- _Required task_
Write out the whole listing again, exactly.

- _Given material_

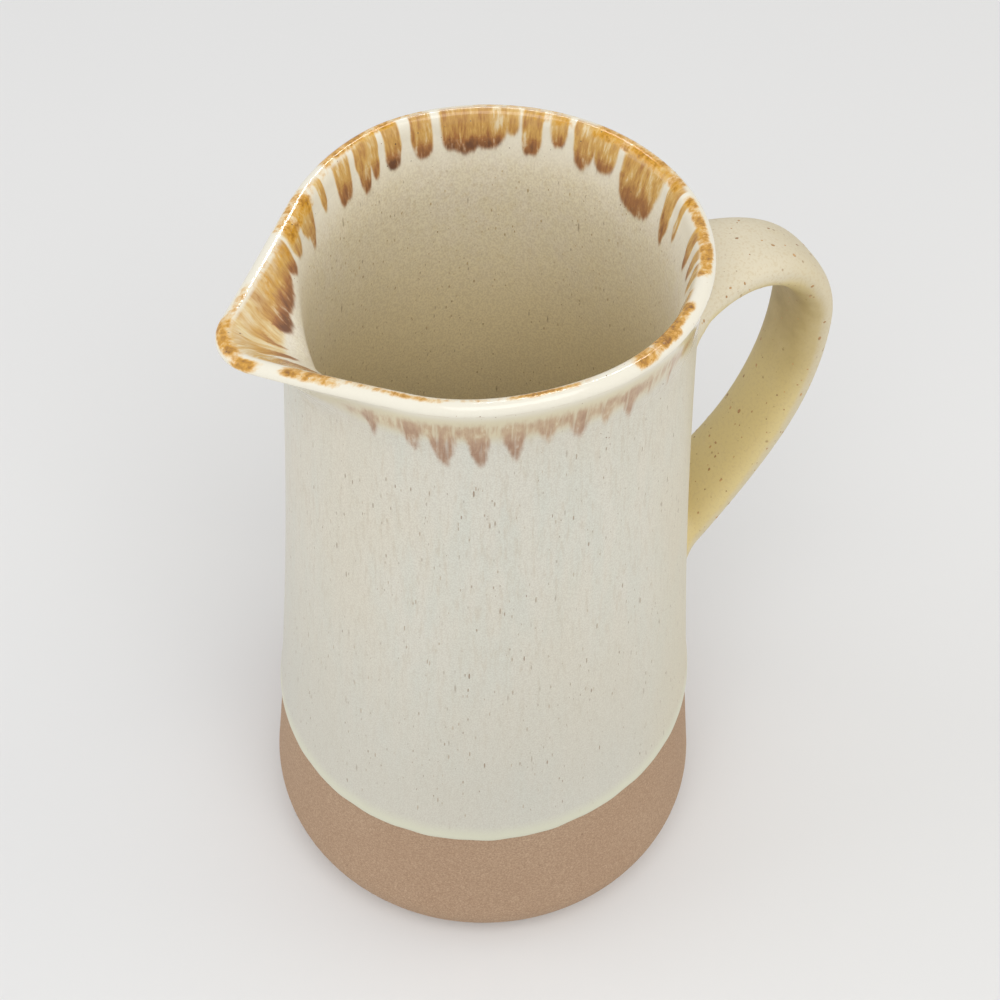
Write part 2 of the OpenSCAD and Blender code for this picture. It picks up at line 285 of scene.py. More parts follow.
    def inside(self, grow: Array, depth: float, bearing: Array) -> Array:
        """Gives points on the inner face, which runs smoothly into the lip's round.

        Args:
            grow: How far the points stand off the clay.
            depth: Depth below the lip.
            bearing: Bearings.

        Returns:
            Points, one row of x, y and z for each bearing.
        """
        if depth >= self.shoulder_h:
            return self.face(-1, grow, self.lip_z - depth, bearing)
        size, foot = 0.001, self.lip_z - self.shoulder_h
        brink = self.brink(bearing)
        first, last = self.lip(grow, brink, bearing), self.face(-1, grow, foot, bearing)
        reach = self.shoulder_pull * np.linalg.norm(last - first, axis=-1, keepdims=True)

        def led(start: Array, way: Array) -> Array:
            """Goes from a start along a way by the shoulder's reach."""
            return start + reach * way / np.linalg.norm(way, axis=-1, keepdims=True)

        second = led(first, self.lip(grow, brink + size, bearing) - first)
        third = led(last, self.face(-1, grow, foot + size, bearing) - last)
        return cubic((first, second, third, last), depth / self.shoulder_h)

    @property
    def lean(self) -> float:
        """Lean of the wall just above the base, in radians."""
        drop = self.wall_r(0.0) - self.wall_r(self.base_round)
        return math.atan(drop / self.base_round)

    def corner(self, low: float, radius: float, inset: float, grow: float, count: int) -> Array:
        """Gives the profile of a round corner between a floor and the wall.

        Args:
            low: Height of the floor.
            radius: Radius of the corner.
            inset: How far the wall's face lies inside the clay's outer face.
            grow: How far the profile stands off the clay.
            count: Number of points.

        Returns:
            Points, one row of radius and height each, from the floor up.
        """
        low_end = low + radius
        middle = (
            self.wall_r(low_end + radius * math.sin(self.lean))
            - inset
            - radius * math.cos(self.lean)
        )
        turn = np.linspace(-math.pi / 2, self.lean, count)
        return np.stack(
            [middle + (radius + grow) * np.cos(turn), low_end + (radius + grow) * np.sin(turn)],
            -1,
        )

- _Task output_
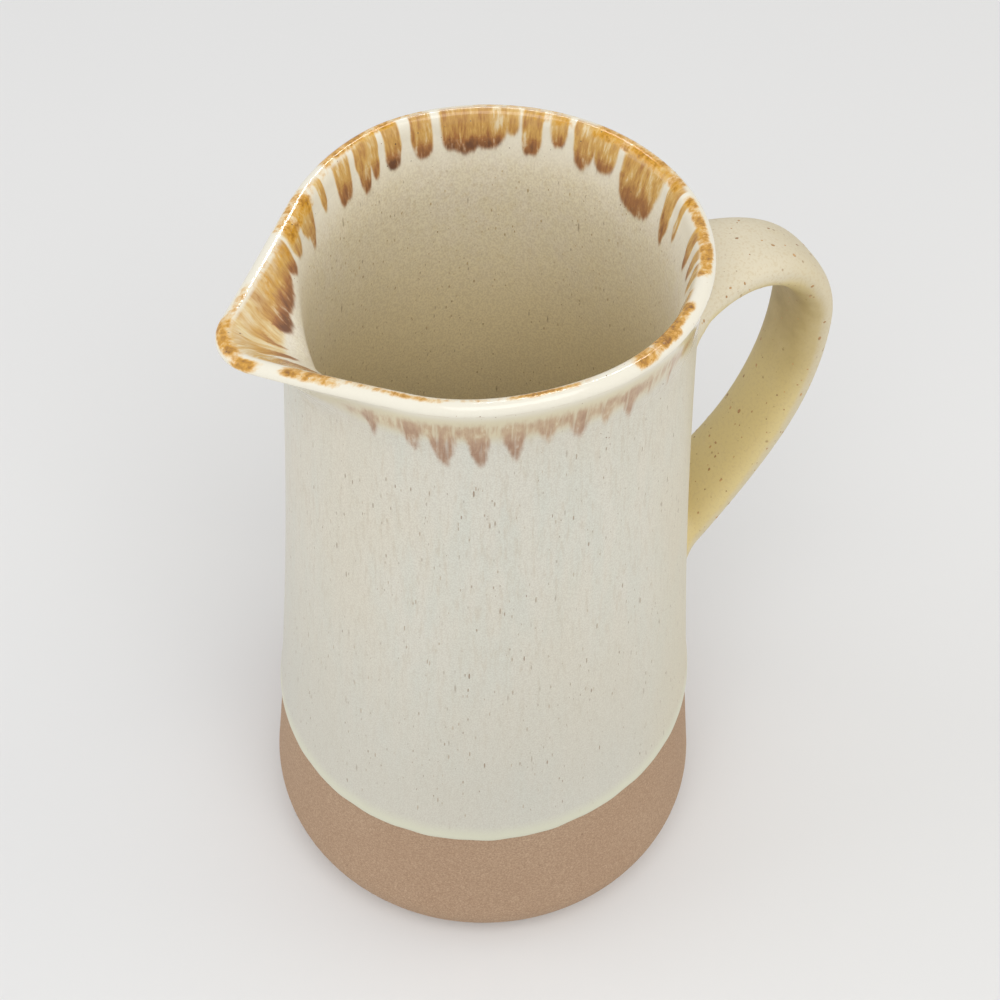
Write part 2 of the OpenSCAD and Blender code for this picture. It picks up at line 285 of scene.py. More parts follow.
    def inside(self, grow: Array, depth: float, bearing: Array) -> Array:
        """Gives points on the inner face, which runs smoothly into the lip's round.

        Args:
            grow: How far the points stand off the clay.
            depth: Depth below the lip.
            bearing: Bearings.

        Returns:
            Points, one row of x, y and z for each bearing.
        """
        if depth >= self.shoulder_h:
            return self.face(-1, grow, self.lip_z - depth, bearing)
        size, foot = 0.001, self.lip_z - self.shoulder_h
        brink = self.brink(bearing)
        first, last = self.lip(grow, brink, bearing), self.face(-1, grow, foot, bearing)
        reach = self.shoulder_pull * np.linalg.norm(last - first, axis=-1, keepdims=True)

        def led(start: Array, way: Array) -> Array:
            """Goes from a start along a way by the shoulder's reach."""
            return start + reach * way / np.linalg.norm(way, axis=-1, keepdims=True)

        second = led(first, self.lip(grow, brink + size, bearing) - first)
        third = led(last, self.face(-1, grow, foot + size, bearing) - last)
        return cubic((first, second, third, last), depth / self.shoulder_h)

    @property
    def lean(self) -> float:
        """Lean of the wall just above the base, in radians."""
        drop = self.wall_r(0.0) - self.wall_r(self.base_round)
        return math.atan(drop / self.base_round)

    def corner(self, low: float, radius: float, inset: float, grow: float, count: int) -> Array:
        """Gives the profile of a round corner between a floor and the wall.

        Args:
            low: Height of the floor.
            radius: Radius of the corner.
            inset: How far the wall's face lies inside the clay's outer face.
            grow: How far the profile stands off the clay.
            count: Number of points.

        Returns:
            Points, one row of radius and height each, from the floor up.
        """
        low_end = low + radius
        middle = (
            self.wall_r(low_end + radius * math.sin(self.lean))
            - inset
            - radius * math.cos(self.lean)
        )
        turn = np.linspace(-math.pi / 2, self.lean, count)
        return np.stack(
            [middle + (radius + grow) * np.cos(turn), low_end + (radius + grow) * np.sin(turn)],
            -1,
        )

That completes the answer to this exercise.